Pitfall 1: Overreliance on a Single Narrative

You may adopt a dominant narrative (e.g., “the West is declining, the East is rising”) without interrogating it. This leads you to ignore countervailing trends. Debug: List three pieces of evidence that contradict your current hypothesis. If you cannot find any, you are likely trapped in a bubble. Actively search for alternative viewpoints.

Pitfall 2: Recency Bias

A dramatic event—a summit, a crisis—skews your analysis toward the latest headlines. Debug: Compare your current assessment with one from three months ago. If it has changed radically without a clear structural shift, you may be overreacting. Revisit your baseline scenario and ask whether the new event truly alters long-term trends.

Pitfall 3: Ignoring Domestic Politics

Foreign policy is often a reflection of domestic pressures. A leader may adopt an aggressive stance abroad to distract from unpopularity at home. Debug: For each major actor, maintain a dashboard of domestic indicators: approval ratings, economic performance, upcoming elections, protest movements. If a foreign policy move seems irrational, look for domestic drivers.

Pitfall 4: Analysis Paralysis

You collect so much data that you never reach a conclusion. Debug: Set a hard deadline for each analysis cycle. Use the “good enough” principle—your assessment will never be perfect. Aim for 80% confidence and update as new information arrives. A timely, imperfect analysis is more useful than a perfect one that arrives too late.

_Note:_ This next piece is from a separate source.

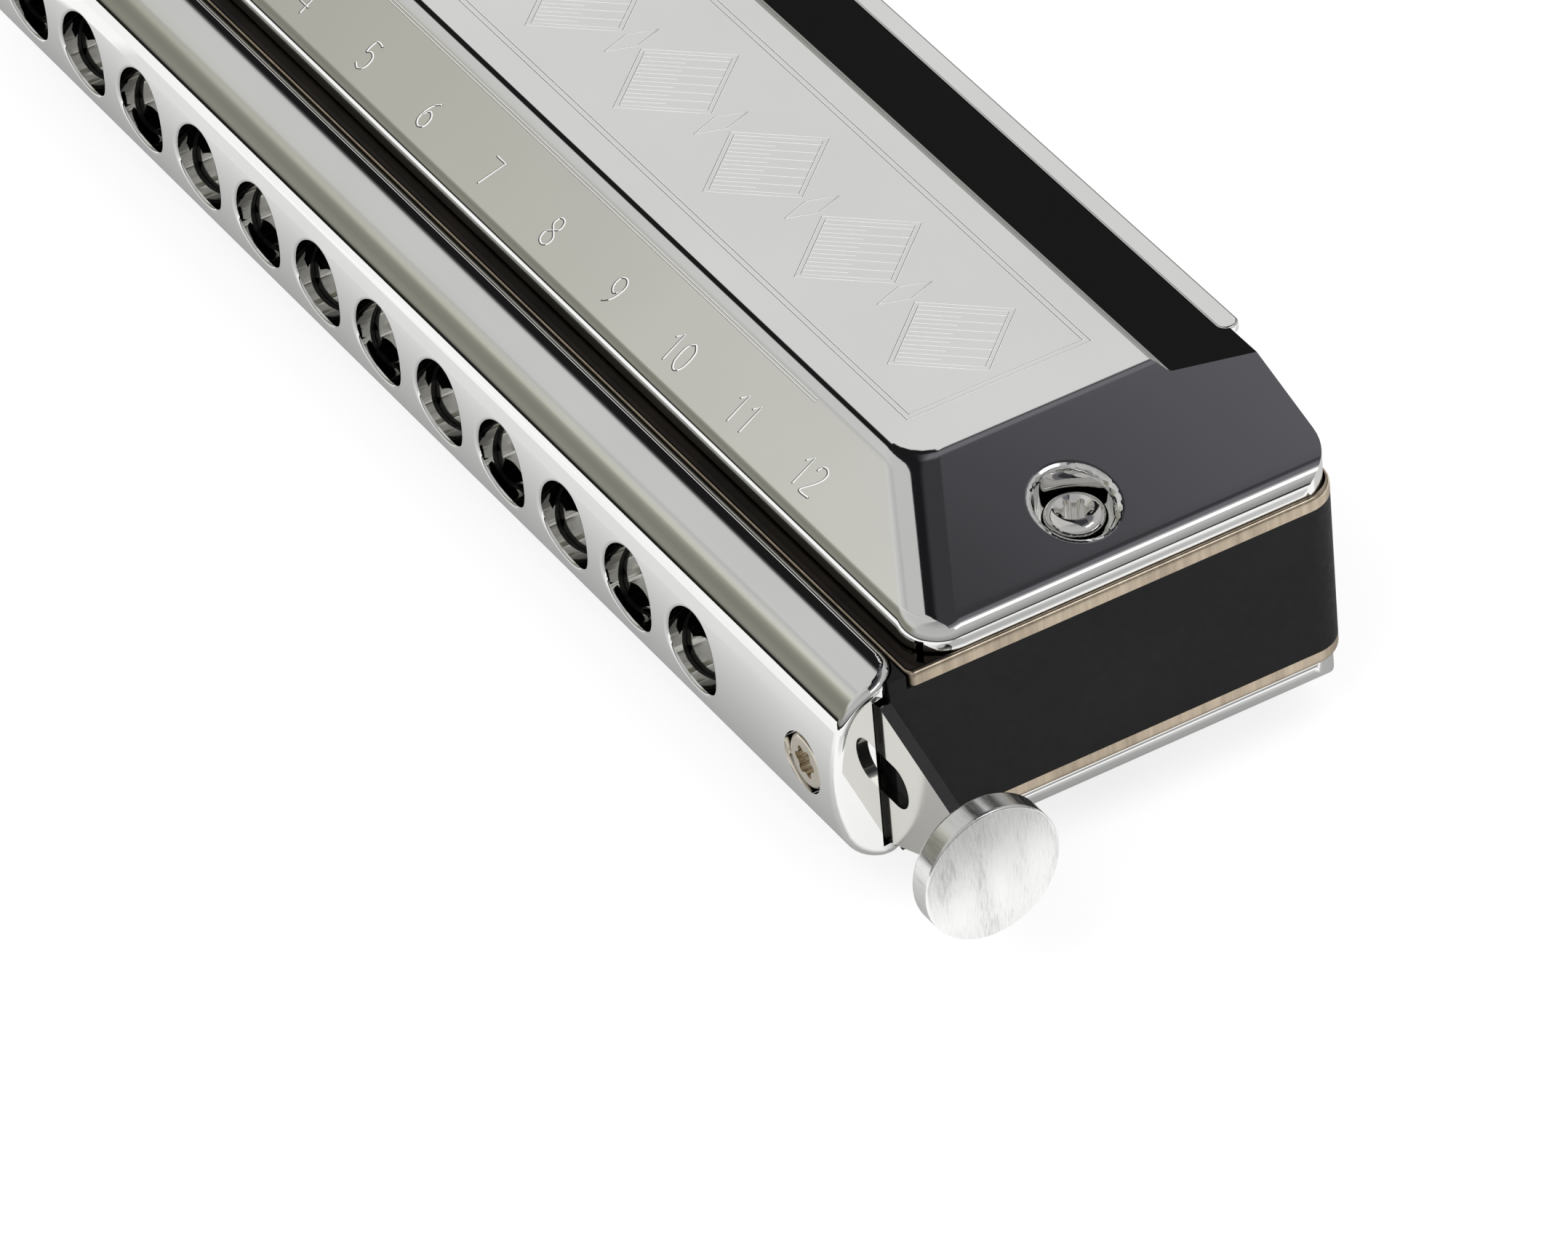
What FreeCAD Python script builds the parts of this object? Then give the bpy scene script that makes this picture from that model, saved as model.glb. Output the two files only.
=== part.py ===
"""Twelve-hole chromatic harmonica with a sprung slide, 48 reeds and two covers.

Millimetres. X runs along the row of holes, with the slide's button at +X.
-Y is the side the player blows into, and Z is up. The origin is the middle
of the flat face of the bottom cover, on which the instrument rests.
"""
import FreeCAD, Part
import math
import os
import Sketcher

VEC = FreeCAD.Vector
ROT = FreeCAD.Rotation
HOLES = 12

# name, value, what it is
SIZES = [
    ("hole_pitch", 9.3, "spacing of the blow holes"),
    ("hole_dia", 7.0, "round blow hole"),
    ("body_len", 143.1, "comb, reed plates and mouthpiece, end to end"),
    ("comb_depth", 38.5, "comb, front to rear"),
    ("comb_tall", 13.2, "comb, bottom to top"),
    ("comb_corner", 3.0, "rounding of the comb and plates in plan"),
    ("ear_len", 1.95, "block at each end of the comb's front"),
    ("ear_step", 0.95, "how far those blocks stand out of the comb's front"),
    ("chamber_wall", 2.3, "wall between two air chambers"),
    ("web_thk", 1.4, "floor between upper and lower chambers"),
    ("chamber_lead", 1.6, "wall in front of the chambers"),
    ("window_wide", 4.2, "air window in slide and comb"),
    ("window_tall", 4.2, "air window, height"),
    ("plate_thk", 1.2, "reed plate"),
    ("plate_edge", 0.45, "rounding of the reed plate's outer edge"),
    ("plate_front", 0.8, "rounding of the plate's front corners in plan"),
    ("mouth_wall", 3.7, "mouthpiece, nose to its flat rear face"),
    ("mouth_nose_part", 2.4242, "gentle curve of the nose, in half heights of the comb"),
    ("mouth_lip_part", 0.6667, "tighter curve above and below it, in half heights of the comb"),
    ("mouth_top_rad", 16.0, "curve from there to the rear"),
    ("mouth_nose_turn", 18.0, "degrees the nose turns through, each way"),
    ("mouth_lip_turn", 73.5, "degrees reached at the end of the tight curve"),
    ("mouth_end_rad", 3.0, "rounding of the lips' corners in plan"),
    ("mouth_edge", 0.7, "rounding of the mouthpiece's end and rear edges"),
    ("lip_room", 0.1, "slide plates to the inside of each lip"),
    ("lip_gap", 0.05, "lips' rear edge to the reed plates"),
    ("screw_x", 67.05, "mouthpiece screws, from the middle"),
    ("screw_rad", 1.0, "mouthpiece screw shank"),
    ("screw_head_rad", 2.3, "mouthpiece screw head"),
    ("screw_head_thk", 1.3, "mouthpiece screw head"),
    ("screw_sink", 0.2, "how far the screw heads lie below the nose"),
    ("insert_rad", 1.9, "threaded insert in the comb"),
    ("insert_len", 6.0, "threaded insert in the comb"),
    ("guide_thk", 0.36, "guide plate in front of the slide"),
    ("run_gap", 0.04, "running clearance of the slide, each side"),
    ("slide_thk", 1.0, "slide"),
    ("back_thk", 0.76, "channel plate behind the slide"),
    ("rail_tall", 0.32, "rails of the channel plate"),
    ("gasket_thk", 0.3, "gasket between channel plate and comb"),
    ("bumper_rad", 1.75, "rubber sleeve on the mouthpiece screws"),
    ("bumper_gap", 0.05, "sleeve to slot"),
    ("slot_extra", 1.7, "slot length beyond the slide's travel"),
    ("neck_start", 0.35, "where the slide starts to taper, past the body"),
    ("neck_half", 1.7, "half height of the slide at the button"),
    ("neck_len", 11.5, "length of the slide's taper"),
    ("button_rad", 5.65, "button"),
    ("button_thk", 2.45, "button with its dome"),
    ("button_dome", 45.0, "radius of the button's domed face"),
    ("button_sink", 1.1, "depth of the slide in the button"),
    ("spring_wire", 0.45, "leg width of the return springs"),
    ("spring_low", 2.25, "inner ends of the spring legs, from the middle"),
    ("spring_high", 6.0, "outer ends of the spring legs, from the middle"),
    ("spring_gap", 0.05, "spring to slide"),
    ("seat_len", 1.1, "spring seat at the left end of the comb"),
    ("slot_len_low", 17.5, "reed slot at hole 1"),
    ("slot_step", 0.5, "each next hole's slot is shorter by this"),
    ("slot_start", 7.8, "reed slots, from the comb's front"),
    ("slot_wide", 2.3, "reed slot"),
    ("reed_offset", 1.75, "reed to the middle of its hole"),
    ("reed_wide", 2.1, "reed"),
    ("reed_thk", 0.25, "reed"),
    ("reed_pad", 4.2, "riveted foot of a reed"),
    ("rivet_rad", 0.6, "reed rivet"),
    ("rivet_head", 0.3, "how far a rivet stands out"),
    ("valve_wide", 2.7, "valve strip"),
    ("valve_thk", 0.15, "valve strip"),
    ("plate_screw_rad", 0.7, "reed plate screws"),
    ("plate_screw_head", 1.3, "reed plate screws"),
    ("cover_wall", 0.7, "cover sheet"),
    ("cover_front", 2.15, "cover's front edge behind the comb's front"),
    ("cover_inset", 0.2, "cover's ends and rear inside the comb's outline"),
    ("cover_corner", 3.5, "rounding of the cover in plan"),
    ("skirt_tall", 1.8, "upright edge of the cover"),
    ("skirt_bead", 1.9, "rounding above the upright edge"),
    ("skirt_foot", 0.35, "rounding below the upright edge"),
    ("roof_tall", 5.9, "cover's roof above the reed plate"),
    ("roof_half", 57.6, "half length of the cover's roof, where its planes would meet"),
    ("roof_front", 7.33, "front slope of the cover, in plan"),
    ("roof_fall", 0.45, "drop of the roof's rear strip"),
    ("panel_rise", 0.5, "raised panel above the roof"),
    ("ridge_rad", 3.0, "rounding between the slopes and the roof"),
    ("panel_step", 0.9, "length of the step down behind the panel"),
    ("panel_deep", 21.34, "raised panel, front to rear"),
    ("panel_corner", 3.0, "rounding of the panel's corners"),
    ("lip_deep", 1.9, "level lip along the cover's rear, front to rear"),
    ("lip_out", 0.9, "how far the lip stands out behind the comb"),
    ("bolt_x", 65.4, "cover bolts, from the middle"),
    ("bolt_y", 19.0, "cover bolts, from the comb's front"),
    ("bolt_rad", 1.25, "cover bolt shank"),
    ("bolt_head_rad", 2.5, "cover bolt head"),
    ("bolt_head_thk", 2.1, "cover bolt head"),
    ("bolt_dome", 1.1, "rounding of the bolt head"),
    ("bolt_gap", 0.1, "bolt to its hole"),
    ("dimple_rad", 2.95, "dimple in the cover for the bolt head"),
    ("dimple_floor", 1.0, "bolt head's seat above the reed plate"),
    ("dimple_edge", 0.7, "rounding of the dimple's rim"),
    ("nut_rad", 2.6, "nut, across corners, half"),
    ("nut_thk", 1.6, "nut"),
]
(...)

When your predictions fail—and they will—treat it as a learning opportunity. Document what you missed and why. Was it a lack of data, a wrong assumption, or an unforeseeable event? Adjust your process accordingly. Over time, your calibration improves.

Finally, remember that diplomacy is not a deterministic science. Human agency, chance, and misperception play huge roles. The goal is not to predict the future but to broaden your aperture and reduce the number of surprises. With discipline and humility, you can navigate the emerging power shifts of 2025 with greater confidence and agility.